CEOs positive about economic growth: Survey

Business

MORE than 60 per cent of chief executive officers interviewed in Papua New Guinea by the Oxford Business Group in a survey say they feel positive about the country’s outlook in the coming months.
The findings were released with OBG’s latest publication on the country, The Report: Papua New Guinea 2017.
It said it signalled that economic recovery could be on the way.
Issues explored in the report include the benefits that stabilised commodity prices and reforms are bringing to PNG’s economy, especially the balance of trade, which is at a record high.

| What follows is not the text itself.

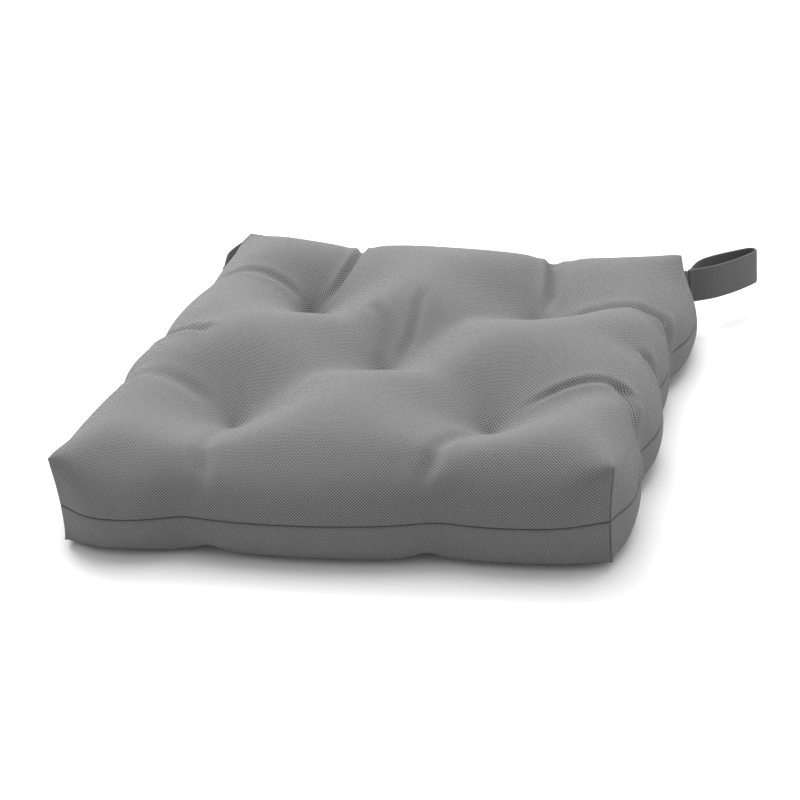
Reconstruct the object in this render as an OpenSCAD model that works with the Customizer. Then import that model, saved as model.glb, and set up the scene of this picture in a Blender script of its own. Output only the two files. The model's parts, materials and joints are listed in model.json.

The other issues are the national efforts to expand the non-mineral sector and new developments in the country’s project pipeline.
More than half of executives surveyed found it easy or very easy to obtain credit — a sign that PNG’s banking sector is maturing.
However, only 36 per cent of companies ranked PNG’s tax environment as competitive or very competitive on a global scale, suggesting that more could be done to simplify and reform fiscal procedures.
When it came to talent in the workplace, more than one-third of business leaders cited leadership skills as those they believed to be most in demand, followed by engineering.
OBG’s regional editor for Asia, Patrick Cooke, said both the results of the survey and analysis in the group’s latest report suggested that PNG’s economy was on course to improve, with GDP expected to grow by 2.5 per cent, although forecasts remained well
below the 13.3 per cent recorded in 2014.
“Though oil and gas prices remain subdued, the prospect of new discoveries, and the delivery of the landmark PNG LNG liquefied natural gas project has improved investment outlook in the country,” he said.